Psychotherapeuten befürchten Abbau von 5.700 Praxen
Der Präsident der Bundespsychotherapeutenkammer (BPtK), Prof. Rainer Richter, warnt im ARD-Politikmagazin "Report Mainz" davor, dass rund 5.700 von 23.000 psychotherapeutischen Praxen nach dem Versorgungsstrukturgesetz ab Januar 2013 stillgelegt werden könnten.
Psychisch Kranken droht noch schlechtere Versorgung
Richter: "Im städtischen Bereich droht eine katastrophale Verschlechterung der Versorgung, weil bis zu 5.700 Kassensitze ab nächstem Jahr abgebaut werden können. Dagegen lehnen wir uns auf. Denn die psychisch Kranken, die Behandlungsplätze suchen, werden ab nächstem Jahr noch schlechter versorgt werden."
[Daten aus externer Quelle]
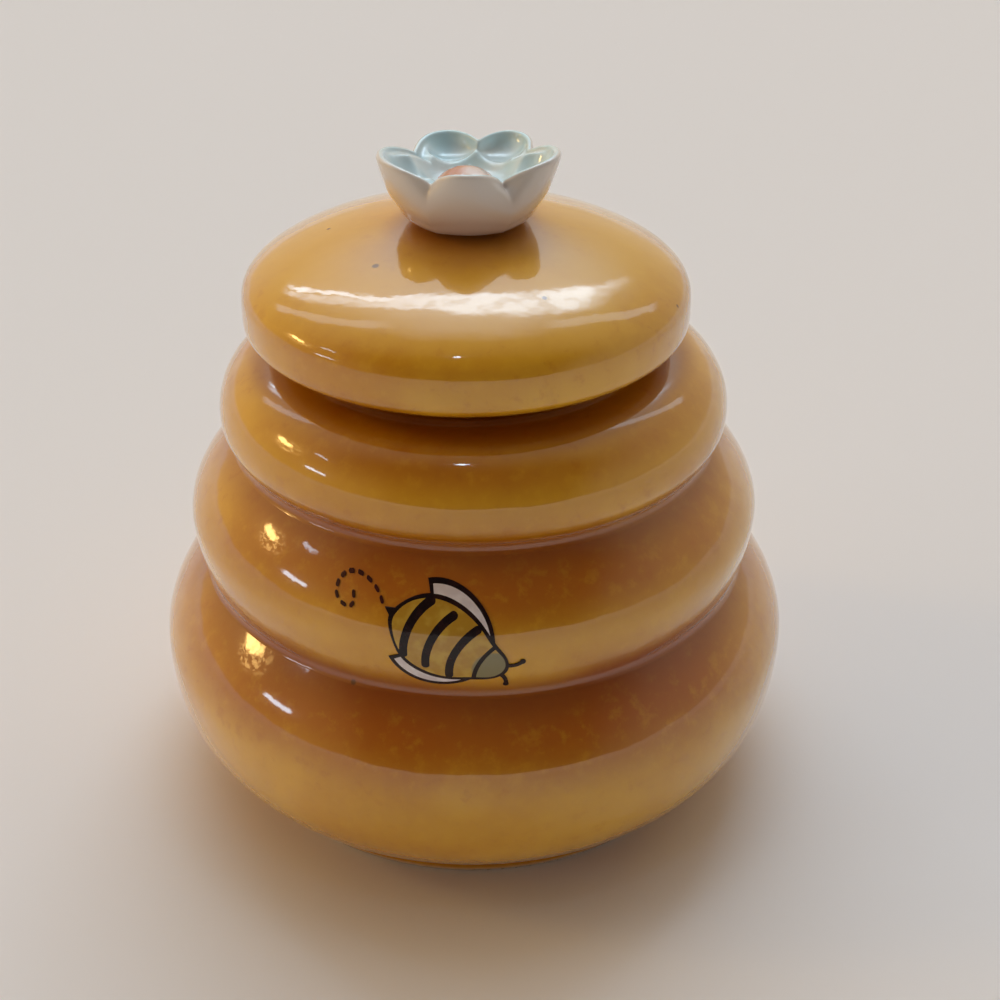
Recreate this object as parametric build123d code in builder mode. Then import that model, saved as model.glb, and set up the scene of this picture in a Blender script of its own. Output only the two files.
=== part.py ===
from build123d import *
import os
from math import cos, degrees, dist, radians, sin

# A beehive-shaped honey pot: a ringed jar, its lift-off lid, a flower knob and a fired-on bee.
# Millimetres. The origin is at the middle of the foot, +Z is up, and the bee faces -Y.
# Every outline lies in the XZ plane and is turned about the jar's axis or the lid's.

# ---- Driving dimensions -------------------------------------------------------------------

# Jar: the radius of the widest ring, and how much narrower each ring above it is.
belly_radius = 40.0
middle_step = 4.7
top_step = 4.45
lid_step = 4.45

# Jar: heights from the table up, each added to the one before.
foot_height = 2.3
belly_drop = 16.45
belly_rise = 10.85
middle_drop = 7.2
middle_rise = 9.15
top_drop = 3.65
top_rise = 7.8

# Jar: the two creases lie this far inside the narrower ring above them.
low_crease_depth = 1.65
high_crease_depth = 2.15
crease_fillet = 1.0

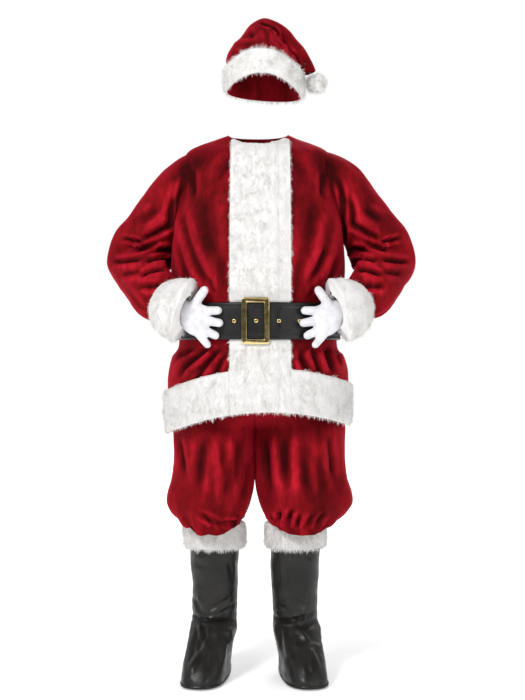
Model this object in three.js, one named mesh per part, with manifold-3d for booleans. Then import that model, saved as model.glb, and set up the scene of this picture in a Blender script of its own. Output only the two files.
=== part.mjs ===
// Santa suit in its worn form, with no wearer: hat, jacket, belt, gloves, breeches and boot tops.
// Millimetres, +Z up, front facing -Y, so that the wearer's left is at +X. Heights in the tables are
// above the floor, and the group is lowered at the end so that the origin is the middle of the neck.
import * as THREE from "three";
import { mergeVertices } from "three/addons/utils/BufferGeometryUtils.js";
import Module from "manifold-3d";

const wasm = await Module();
wasm.setup();

// ---- driving sizes -------------------------------------------------------------------------------
const NECK_HEIGHT = 1515;
const SEAM = 0.3;
const PLUSH = 2.4; // red plush cloth
const VINYL = 1.4; // black coated cloth of the boot tops
const FUR = 12; // reach of the pile
const FUR_PRESSED = 3; // pile under the belt
const GLOVE = 1.2; // white knit

const BELT_HEIGHT = 1005.5;
const BELT_WIDTH = 102;
const BELT_THICK = 3.5;
const BELT_OFF = 7; // belt's back face from the plush
const CINCH_BELOW = 940;
const CINCH_ABOVE = 1071;

const TRIM_RIGHT_EDGE = -76; // front trim, across the chest
const TRIM_LAP = 56;
const TRIM_LEFT_EDGE = 88;
const FRONT_EDGE = 7; // where the two fronts meet under the trim

// ---- small mathematics ---------------------------------------------------------------------------
const DEGREE = Math.PI / 180;
const clamp = (value, low, high) => Math.min(high, Math.max(low, value));
const table = (columns, ...rows) =>
  rows.map((row) => Object.fromEntries(columns.split(" ").map((name, i) => [name, row[i]])));

// A table's column at place t, counted in rows, as a smooth curve through the rows.
function smooth(rows, column, t) {
  const last = rows.length - 1;
  const i = clamp(Math.floor(t), 0, last - 1);
  const f = t - i;
  const value = (k) => {
    if (k < 0) return 2 * rows[0][column] - rows[1][column];
    if (k > last) return 2 * rows[last][column] - rows[last - 1][column];
    return rows[k][column];
  };
  const [a, b, c, d] = [value(i - 1), value(i), value(i + 1), value(i + 2)];
  const bend = (2 * a - 5 * b + 4 * c - d) * f * f + (3 * b - a - 3 * c + d) * f ** 3;
  return 0.5 * (2 * b + (c - a) * f + bend);
}

const power = (value, n) => Math.sign(value) * Math.abs(value) ** (2 / n);

// ---- forms: the outer face of worn cloth ---------------------------------------------------------
// A form's rows are its sections. angle 0 is the front, 90 the left side and 180 the back.
// Columns: x y z centre, across half width, front and back depths, square the corner exponent,
// frontRise, backRise and tilt how much the ring rises at the front, the back and the left, and
// turn how far the ring leans about Y, in degrees. A bent form's rings stand across its path.
class Form {
  constructor(rows, { bent = false, folds = [] } = {}) {
    const usual = { x: 0, y: 0, square: 2, frontRise: 0, backRise: 0, tilt: 0, turn: 0 };
    this.rows = rows.map((row) => ({ ...usual, ...row }));
    this.bent = bent;
    this.folds = folds;
  }

  centre(t) {
    return new THREE.Vector3(...["x", "y", "z"].map((name) => smooth(this.rows, name, t)));
  }

  axes(t) {
    if (!this.bent) {
      const turn = smooth(this.rows, "turn", t) * DEGREE;
      return [new THREE.Vector3(Math.cos(turn), 0, Math.sin(turn)), new THREE.Vector3(0, -1, 0)];
    }
    const along = this.centre(t + 0.05).sub(this.centre(t - 0.05)).normalize();
    const side = along.clone().cross(new THREE.Vector3(0, -1, 0)).normalize();
    return [side, side.clone().cross(along)];
  }

  // How far the folds push a point out.
  folded(angle, t) {
    let push = 0;
    for (const fold of this.folds) {
      const off = ((((angle - fold.angle - (fold.lean ?? 0) * (t - fold.at)) % 360) + 540) % 360) - 180;
      push += fold.push * Math.exp(-((off / fold.wide) ** 2) - ((t - fold.at) / fold.long) ** 2);
    }
    return push;
  }

  at(angle, t, out = 0) {
    const of = (name) => smooth(this.rows, name, t);
    const [sin, cos] = [Math.sin(angle * DEGREE), Math.cos(angle * DEGREE)];
    const [side, front] = this.axes(t);
    const grow = this.folded(angle, t) + out;
    const n = of("square");
    const point = this.centre(t)
      .addScaledVector(side, of("across") * power(sin, n))
      .addScaledVector(front, (cos > 0 ? of("front") : of("back")) * power(cos, n));
    point.z += (cos > 0 ? of("frontRise") : of("backRise")) * cos * cos + of("tilt") * sin;
    return grow ? point.addScaledVector(this.normal(angle, t), grow) : point;
  }

  // Outward normal of the form without its folds.
  normal(angle, t) {
    const bare = new Form([], { bent: this.bent });
    bare.rows = this.rows;
    const [a, b] = [bare.at(angle - 1, t), bare.at(angle + 1, t)];
    const [c, d] = [bare.at(angle, t - 0.05), bare.at(angle, t + 0.05)];
    const normal = b.sub(a).cross(d.sub(c)).normalize();
    const outward = bare.at(angle, t).sub(bare.centre(t));
    return normal.dot(outward) < 0 ? normal.negate() : normal;
  }

  // The angle at which the front of the form is at this x.
  angleAt(x, t) {
    const reach = clamp(Math.abs(x) / smooth(this.rows, "across", t), 0, 0.75);
    return (Math.sign(x) * Math.asin(reach ** (smooth(this.rows, "square", t) / 2))) / DEGREE;
  }
}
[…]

Im Durchschnitt 19 Wochen Wartezeit
Mit dem Versorgungsstrukturgesetz verfolgt die Bundesregierung das Ziel, die medizinische Versorgung insbesondere auf dem Land zu verbessern. Hintergrund sind Wartezeiten von durchschnittlich bis zu 19 Wochen auf den Beginn einer Psychotherapie. Das Gesetz verpflichtet den Gemeinsamen Bundesausschuss, den Bedarf an Psychotherapeuten bis zum Ende des Jahres neu zu berechnen.
Laut "Report Mainz" hätten sich Krankenkassen und Ärztevertreter (KBV) jedoch schon im Vorfeld bei den aktuellen Honorarverhandlungen der Ärzte darauf verständigt, die Zahl zusätzlicher Praxen für Psychotherapeuten zu deckeln.
In einem vertraulichen Eckpunktepapier hieße es wörtlich, zusätzliche Niederlassungsmöglichkeiten für Psychotherapeuten würden "auf höchstens 1.150 begrenzt". Diese Abmachung kritisieren der Verbraucherzentrale Bundesverband (vzbv) und die BPtK.
Schmutziger Deal
Dr. Ilona Köster-Steinebach, vzbv-Gesundheitsexpertin: "Das, was da gelaufen ist, ist ein ausgesprochen schmutziger Deal. Diese Zahl von 1.150 ist durch nichts belegt. Wir glauben, dass sie deutlich zu niedrig ist, weil wir sehr lange Wartelisten sehen, viele Menschen, die Bedarf haben an Psychotherapie."
Die Leidtragenden sind ihr zufolge die psychisch Kranken und insbesondere psychisch kranke Kinder, für die es sehr schwierig sei, entsprechende Behandlungsmöglichkeiten zu kriegen.
Richter: "In diesen Verhandlungen ging es in erster Linie ums Geld und nur am Rande um die Versorgung psychisch kranker Menschen." Angesichts dieser Einigung befürchte die BPtK, dass der tatsächliche Bedarf an Psychotherapeuten nicht mehr berechnet werde. Weil gerade städtische Bereiche, gemessen an den gesetzlichen Vorgaben, trotz langer Wartezeiten für Patienten als überversorgt gelten, drohe nun ein Abbau jeder vierten psychotherapeutischen Praxis.
Kassen und KBV weisen die Vorwürfe zurück
Kassen- und Ärztevertreter weisen diese Vorwürfe zurück. Man gehe verantwortungsvoll mit der Bedarfsplanung um. Der GKV-Spitzenverband erklärte schriftlich gegenüber "Report Mainz", es werde "keine Verschlechterung für die Versorgung" geben. Die Sitze für Psychotherapeuten müssten "bundesweit gleichmäßiger verteilt" werden.